Brief:
Output all lines exactly.

Dataset content:
= = = = = = =

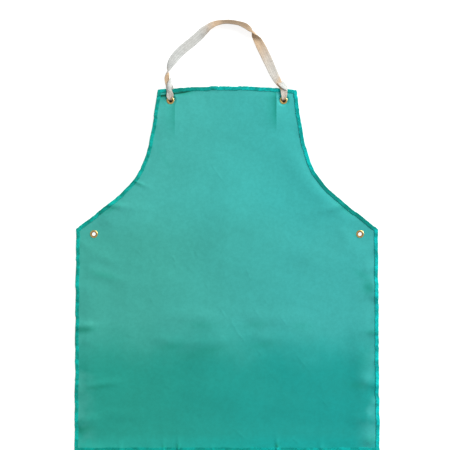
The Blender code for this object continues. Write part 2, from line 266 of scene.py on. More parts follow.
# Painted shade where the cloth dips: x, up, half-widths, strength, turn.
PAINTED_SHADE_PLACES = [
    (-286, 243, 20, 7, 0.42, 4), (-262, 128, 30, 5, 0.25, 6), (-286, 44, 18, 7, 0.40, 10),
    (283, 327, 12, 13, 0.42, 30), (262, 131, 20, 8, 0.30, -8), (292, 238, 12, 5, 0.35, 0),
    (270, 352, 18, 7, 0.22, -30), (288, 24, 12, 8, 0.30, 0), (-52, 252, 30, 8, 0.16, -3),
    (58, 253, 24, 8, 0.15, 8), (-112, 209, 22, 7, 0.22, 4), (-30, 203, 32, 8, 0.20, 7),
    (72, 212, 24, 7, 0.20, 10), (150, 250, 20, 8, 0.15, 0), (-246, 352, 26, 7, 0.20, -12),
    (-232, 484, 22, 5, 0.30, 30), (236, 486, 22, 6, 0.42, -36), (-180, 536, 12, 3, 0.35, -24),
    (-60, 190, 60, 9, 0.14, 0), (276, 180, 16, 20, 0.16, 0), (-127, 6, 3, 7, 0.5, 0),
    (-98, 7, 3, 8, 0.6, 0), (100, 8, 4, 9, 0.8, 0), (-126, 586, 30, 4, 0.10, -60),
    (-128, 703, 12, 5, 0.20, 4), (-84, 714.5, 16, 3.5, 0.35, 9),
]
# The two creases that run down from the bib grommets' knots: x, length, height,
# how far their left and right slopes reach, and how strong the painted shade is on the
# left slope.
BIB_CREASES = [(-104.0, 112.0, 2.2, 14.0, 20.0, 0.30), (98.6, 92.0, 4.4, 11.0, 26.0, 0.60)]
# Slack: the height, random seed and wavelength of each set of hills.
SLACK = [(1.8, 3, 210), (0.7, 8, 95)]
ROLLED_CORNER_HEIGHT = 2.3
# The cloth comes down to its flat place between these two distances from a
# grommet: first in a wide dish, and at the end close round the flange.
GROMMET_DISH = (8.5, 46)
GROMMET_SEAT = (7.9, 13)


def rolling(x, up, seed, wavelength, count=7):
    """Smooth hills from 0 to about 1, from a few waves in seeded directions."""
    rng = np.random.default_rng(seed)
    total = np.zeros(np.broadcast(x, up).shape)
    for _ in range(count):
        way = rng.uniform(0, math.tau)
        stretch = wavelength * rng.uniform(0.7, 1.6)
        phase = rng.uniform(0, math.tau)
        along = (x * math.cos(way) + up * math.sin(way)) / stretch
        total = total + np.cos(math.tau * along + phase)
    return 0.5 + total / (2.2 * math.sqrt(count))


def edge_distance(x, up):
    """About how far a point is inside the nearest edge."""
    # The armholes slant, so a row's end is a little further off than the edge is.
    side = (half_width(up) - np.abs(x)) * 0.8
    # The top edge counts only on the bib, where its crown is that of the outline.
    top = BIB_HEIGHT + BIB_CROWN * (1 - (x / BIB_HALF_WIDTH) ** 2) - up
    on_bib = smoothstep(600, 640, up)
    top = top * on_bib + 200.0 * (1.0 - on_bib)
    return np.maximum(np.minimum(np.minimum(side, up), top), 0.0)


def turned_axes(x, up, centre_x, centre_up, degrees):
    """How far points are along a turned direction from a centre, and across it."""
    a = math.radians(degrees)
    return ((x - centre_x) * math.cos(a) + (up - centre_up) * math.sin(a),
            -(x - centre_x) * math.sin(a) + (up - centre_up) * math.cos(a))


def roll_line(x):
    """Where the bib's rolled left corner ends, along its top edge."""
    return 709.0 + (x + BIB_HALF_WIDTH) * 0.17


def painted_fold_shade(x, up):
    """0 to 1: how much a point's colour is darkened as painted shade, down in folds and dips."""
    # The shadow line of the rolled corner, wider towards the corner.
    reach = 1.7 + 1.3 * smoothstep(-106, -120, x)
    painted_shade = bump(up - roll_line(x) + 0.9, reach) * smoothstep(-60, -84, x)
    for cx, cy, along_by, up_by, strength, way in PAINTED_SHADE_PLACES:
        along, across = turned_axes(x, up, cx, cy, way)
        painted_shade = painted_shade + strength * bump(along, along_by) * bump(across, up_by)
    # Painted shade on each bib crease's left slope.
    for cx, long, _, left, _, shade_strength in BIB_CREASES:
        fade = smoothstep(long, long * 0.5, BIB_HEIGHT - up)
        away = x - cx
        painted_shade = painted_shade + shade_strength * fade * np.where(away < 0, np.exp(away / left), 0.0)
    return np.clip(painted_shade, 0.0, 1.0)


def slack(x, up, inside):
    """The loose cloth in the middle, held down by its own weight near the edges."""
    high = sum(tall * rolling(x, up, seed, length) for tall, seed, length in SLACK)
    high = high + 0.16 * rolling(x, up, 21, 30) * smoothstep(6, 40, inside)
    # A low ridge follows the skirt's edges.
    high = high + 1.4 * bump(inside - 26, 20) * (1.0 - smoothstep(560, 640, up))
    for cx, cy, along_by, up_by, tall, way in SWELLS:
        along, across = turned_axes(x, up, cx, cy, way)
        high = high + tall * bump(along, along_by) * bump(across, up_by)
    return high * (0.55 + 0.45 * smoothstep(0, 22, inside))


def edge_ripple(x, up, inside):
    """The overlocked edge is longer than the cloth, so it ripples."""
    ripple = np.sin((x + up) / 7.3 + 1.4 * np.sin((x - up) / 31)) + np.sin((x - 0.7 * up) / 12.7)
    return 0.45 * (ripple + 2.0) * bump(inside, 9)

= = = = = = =

Final result:
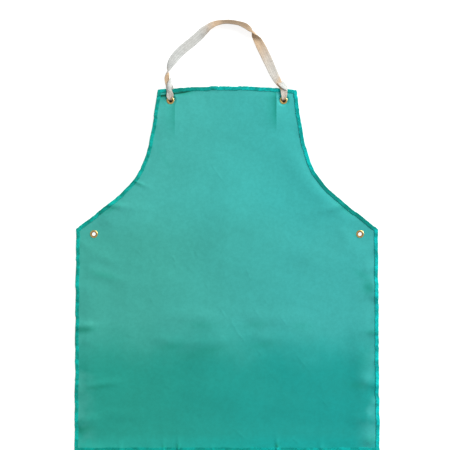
The Blender code for this object continues. Write part 2, from line 266 of scene.py on. More parts follow.
# Painted shade where the cloth dips: x, up, half-widths, strength, turn.
PAINTED_SHADE_PLACES = [
    (-286, 243, 20, 7, 0.42, 4), (-262, 128, 30, 5, 0.25, 6), (-286, 44, 18, 7, 0.40, 10),
    (283, 327, 12, 13, 0.42, 30), (262, 131, 20, 8, 0.30, -8), (292, 238, 12, 5, 0.35, 0),
    (270, 352, 18, 7, 0.22, -30), (288, 24, 12, 8, 0.30, 0), (-52, 252, 30, 8, 0.16, -3),
    (58, 253, 24, 8, 0.15, 8), (-112, 209, 22, 7, 0.22, 4), (-30, 203, 32, 8, 0.20, 7),
    (72, 212, 24, 7, 0.20, 10), (150, 250, 20, 8, 0.15, 0), (-246, 352, 26, 7, 0.20, -12),
    (-232, 484, 22, 5, 0.30, 30), (236, 486, 22, 6, 0.42, -36), (-180, 536, 12, 3, 0.35, -24),
    (-60, 190, 60, 9, 0.14, 0), (276, 180, 16, 20, 0.16, 0), (-127, 6, 3, 7, 0.5, 0),
    (-98, 7, 3, 8, 0.6, 0), (100, 8, 4, 9, 0.8, 0), (-126, 586, 30, 4, 0.10, -60),
    (-128, 703, 12, 5, 0.20, 4), (-84, 714.5, 16, 3.5, 0.35, 9),
]
# The two creases that run down from the bib grommets' knots: x, length, height,
# how far their left and right slopes reach, and how strong the painted shade is on the
# left slope.
BIB_CREASES = [(-104.0, 112.0, 2.2, 14.0, 20.0, 0.30), (98.6, 92.0, 4.4, 11.0, 26.0, 0.60)]
# Slack: the height, random seed and wavelength of each set of hills.
SLACK = [(1.8, 3, 210), (0.7, 8, 95)]
ROLLED_CORNER_HEIGHT = 2.3
# The cloth comes down to its flat place between these two distances from a
# grommet: first in a wide dish, and at the end close round the flange.
GROMMET_DISH = (8.5, 46)
GROMMET_SEAT = (7.9, 13)


def rolling(x, up, seed, wavelength, count=7):
    """Smooth hills from 0 to about 1, from a few waves in seeded directions."""
    rng = np.random.default_rng(seed)
    total = np.zeros(np.broadcast(x, up).shape)
    for _ in range(count):
        way = rng.uniform(0, math.tau)
        stretch = wavelength * rng.uniform(0.7, 1.6)
        phase = rng.uniform(0, math.tau)
        along = (x * math.cos(way) + up * math.sin(way)) / stretch
        total = total + np.cos(math.tau * along + phase)
    return 0.5 + total / (2.2 * math.sqrt(count))


def edge_distance(x, up):
    """About how far a point is inside the nearest edge."""
    # The armholes slant, so a row's end is a little further off than the edge is.
    side = (half_width(up) - np.abs(x)) * 0.8
    # The top edge counts only on the bib, where its crown is that of the outline.
    top = BIB_HEIGHT + BIB_CROWN * (1 - (x / BIB_HALF_WIDTH) ** 2) - up
    on_bib = smoothstep(600, 640, up)
    top = top * on_bib + 200.0 * (1.0 - on_bib)
    return np.maximum(np.minimum(np.minimum(side, up), top), 0.0)


def turned_axes(x, up, centre_x, centre_up, degrees):
    """How far points are along a turned direction from a centre, and across it."""
    a = math.radians(degrees)
    return ((x - centre_x) * math.cos(a) + (up - centre_up) * math.sin(a),
            -(x - centre_x) * math.sin(a) + (up - centre_up) * math.cos(a))


def roll_line(x):
    """Where the bib's rolled left corner ends, along its top edge."""
    return 709.0 + (x + BIB_HALF_WIDTH) * 0.17


def painted_fold_shade(x, up):
    """0 to 1: how much a point's colour is darkened as painted shade, down in folds and dips."""
    # The shadow line of the rolled corner, wider towards the corner.
    reach = 1.7 + 1.3 * smoothstep(-106, -120, x)
    painted_shade = bump(up - roll_line(x) + 0.9, reach) * smoothstep(-60, -84, x)
    for cx, cy, along_by, up_by, strength, way in PAINTED_SHADE_PLACES:
        along, across = turned_axes(x, up, cx, cy, way)
        painted_shade = painted_shade + strength * bump(along, along_by) * bump(across, up_by)
    # Painted shade on each bib crease's left slope.
    for cx, long, _, left, _, shade_strength in BIB_CREASES:
        fade = smoothstep(long, long * 0.5, BIB_HEIGHT - up)
        away = x - cx
        painted_shade = painted_shade + shade_strength * fade * np.where(away < 0, np.exp(away / left), 0.0)
    return np.clip(painted_shade, 0.0, 1.0)


def slack(x, up, inside):
    """The loose cloth in the middle, held down by its own weight near the edges."""
    high = sum(tall * rolling(x, up, seed, length) for tall, seed, length in SLACK)
    high = high + 0.16 * rolling(x, up, 21, 30) * smoothstep(6, 40, inside)
    # A low ridge follows the skirt's edges.
    high = high + 1.4 * bump(inside - 26, 20) * (1.0 - smoothstep(560, 640, up))
    for cx, cy, along_by, up_by, tall, way in SWELLS:
        along, across = turned_axes(x, up, cx, cy, way)
        high = high + tall * bump(along, along_by) * bump(across, up_by)
    return high * (0.55 + 0.45 * smoothstep(0, 22, inside))


def edge_ripple(x, up, inside):
    """The overlocked edge is longer than the cloth, so it ripples."""
    ripple = np.sin((x + up) / 7.3 + 1.4 * np.sin((x - up) / 31)) + np.sin((x - 0.7 * up) / 12.7)
    return 0.45 * (ripple + 2.0) * bump(inside, 9)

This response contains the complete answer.